Building our nation with body bags
Penticton Herald
April 16, 2007
Opinion -- By: Linda McQuaig
EXCERPT

The old refrain "War, what is it good for?" raised a valid question. But it's a question that doesn't much trouble the Harper crowd.

Prime Minister Stephen Harper's government -- and the military lobby with which it is closely associated -- isn't squeamish about war.
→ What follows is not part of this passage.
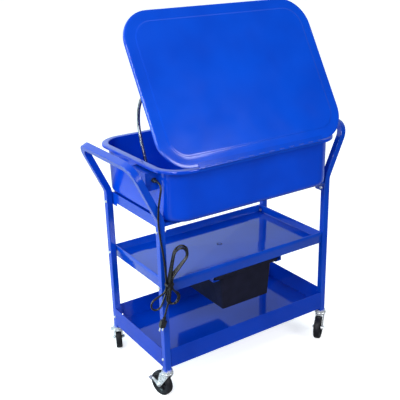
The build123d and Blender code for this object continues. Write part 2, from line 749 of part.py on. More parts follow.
def build_caster(corner, sx, sy):
    """Fork, wheel, axle bolt and brake lever of one swivel caster."""
    turn = radians(caster_turn[corner])
    swivel = Plane(origin=(sx * post_x, sy * post_y, 0), x_dir=(cos(turn), sin(turn), 0), z_dir=(0, 0, 1))

    def across(offset_y):
        """Plane at a distance along the axle: local x is the trail, local y is up."""
        return Plane(origin=swivel.from_local_coords((0, offset_y, 0)), x_dir=swivel.x_dir,
                     z_dir=-swivel.y_dir)

    hub = (trail, wheel_radius)
    with BuildPart() as fork:
        with BuildSketch(swivel.offset(crown_top_z - 4.0)):
            Circle(crown_radius)
        extrude(amount=4.0)
        with BuildSketch(swivel.offset(99.0)):
            Circle(crown_radius - 4.0)
        extrude(amount=crown_top_z - 99.0)
        with BuildSketch(swivel.offset(99.0)):
            with Locations((6.0, 0)):
                Rectangle(34.0, 2 * (leg_inner + leg_sheet))
        extrude(amount=2.5)
        for side in (1, -1):
            start = side * leg_inner
            with BuildSketch(across(start)):
                with Locations((-9.0, 98.0), (21.0, 98.0)):
                    Circle(3.5)
                with Locations(hub):
                    Circle(10.0)
                make_hull()
                with Locations(hub):
                    Circle(axle_radius + 0.05, mode=Mode.SUBTRACT)
            extrude(amount=-side * leg_sheet)
        with BuildSketch(swivel.offset(90.0)):
            Circle(stem_radius + 0.06)
        extrude(amount=30.0, mode=Mode.SUBTRACT)
    save(fork, "caster_fork_" + corner)

    half = wheel_width / 2
    with BuildPart() as wheel:
        with BuildSketch(across(-half)):
            with Locations(hub):
                Circle(wheel_radius)
        extrude(amount=-wheel_width)
        fillet(wheel.edges(), radius=6.0)
        for side in (1, -1):
            with BuildSketch(across(side * half)):
                with Locations(hub):
                    Circle(32.0)
                    Circle(14.0, mode=Mode.SUBTRACT)
            extrude(amount=side * 4.0, mode=Mode.SUBTRACT)
        with BuildSketch(across(-half - 1)):
            with Locations(hub):
                Circle(axle_radius + 0.06)
        extrude(amount=-wheel_width - 2, mode=Mode.SUBTRACT)
    save(wheel, "caster_wheel_" + corner)

    reach = leg_inner + leg_sheet + 3.4
    with BuildPart() as axle:
        with BuildSketch(across(-reach)):
            with Locations(hub):
                Circle(axle_radius)
        extrude(amount=-2 * reach)
        for side in (1, -1):
            with BuildSketch(across(side * reach)):
                with Locations(hub):
                    RegularPolygon(radius=6.5, side_count=6, major_radius=False)
            extrude(amount=-side * 5.0)
    save(axle, "caster_axle_" + corner)

    with BuildPart() as brake:
        lever = leg_inner + leg_sheet + fit_gap
        with BuildSketch(across(lever)):
            with Locations(hub):
                Circle(9.5)
            with Locations((trail + 27.0, wheel_radius + 15.0)):
                Circle(6.0)
            make_hull()
            with Locations(hub):
                Circle(axle_radius + 0.06, mode=Mode.SUBTRACT)
        extrude(amount=-2.5)
        with BuildSketch(across(lever)):
            with Locations((trail + 33.0, wheel_radius + 19.0)):
                Rectangle(16.0, 3.0, rotation=29)
        extrude(amount=-14.0)
    save(brake, "brake_lever_" + corner)


for corner, (sx, sy) in corners.items():
    build_caster(corner, sx, sy)

print("cord shown", round(drop_length + tail_length, 1), "mm outside the hank")
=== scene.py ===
from math import atan2, cos, pi, radians, sin

import bmesh
import bpy
from mathutils import Matrix, Vector


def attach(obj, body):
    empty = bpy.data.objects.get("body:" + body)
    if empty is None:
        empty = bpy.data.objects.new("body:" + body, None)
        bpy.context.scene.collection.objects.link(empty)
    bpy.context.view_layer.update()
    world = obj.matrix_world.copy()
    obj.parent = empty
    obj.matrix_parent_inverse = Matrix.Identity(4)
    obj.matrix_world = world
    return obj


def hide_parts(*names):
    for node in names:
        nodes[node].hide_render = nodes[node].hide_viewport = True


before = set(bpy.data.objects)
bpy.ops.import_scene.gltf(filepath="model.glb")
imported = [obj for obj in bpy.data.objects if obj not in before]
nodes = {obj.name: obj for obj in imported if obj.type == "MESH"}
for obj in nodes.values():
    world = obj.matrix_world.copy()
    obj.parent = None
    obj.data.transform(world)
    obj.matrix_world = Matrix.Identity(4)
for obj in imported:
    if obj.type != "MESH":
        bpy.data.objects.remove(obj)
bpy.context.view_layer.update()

scene = bpy.context.scene
MM = 0.001


# ================================================================= materials
def material(name, color, roughness, metallic=0.0, coat=0.0, specular=0.5):
    m = bpy.data.materials.new(name)
    m.use_nodes = True
    shader = m.node_tree.nodes["Principled BSDF"]
    shader.inputs["Base Color"].default_value = (*color, 1)
    shader.inputs["Roughness"].default_value = roughness
    shader.inputs["Metallic"].default_value = metallic
    shader.inputs["Coat Weight"].default_value = coat
    shader.inputs["Coat Roughness"].default_value = 0.06
    shader.inputs["Specular IOR Level"].default_value = specular
    return m


def add(m, kind, **values):
    """A node in the material's tree, with inputs and properties by name."""
    node = m.node_tree.nodes.new("ShaderNode" + kind)
    for key, value in values.items():
        words = key.replace("_", " ")
        if words in node.inputs:
            node.inputs[words].default_value = value
        else:
            setattr(node, key, value)
    return node


def link(m, source, target):
    m.node_tree.links.new(source, target)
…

It promotes war as the stuff of nation-building....

The notion of war as nation-builder is being used as a convenient substitute for the other sort of nation-building, the kind that involves creating strong public programs, institutions and facilities that provide real benefit to citizens, rather than just giving our young people the experience of killing others or being killed or maimed themselves.

The same crowd that loves to wallow in the glories of war loves to cut off funding for this other sort of nation-building.

Even as the Harper government has dramatically increased military spending, it has eliminated the national child-care program that was finally put in place, and it has allowed private, for-profit medicine to push ever deeper into Canada, undermining the strength and viability of our public health-care system.

The significance of Vimy is said to be that Canadians fought together as a coherent unit, rather than merely as part of the British army.

But bringing Canadians together as a coherent unit to fight poverty and homelessness, to build a stronger public health-care or child-care system, or for that matter, to devise a national energy strategy or a real plan for participating in the worldwide battle against global warming -- there's little interest in that sort of nation-building.

It seems that under Harper, we'll do our nation-building with body bags.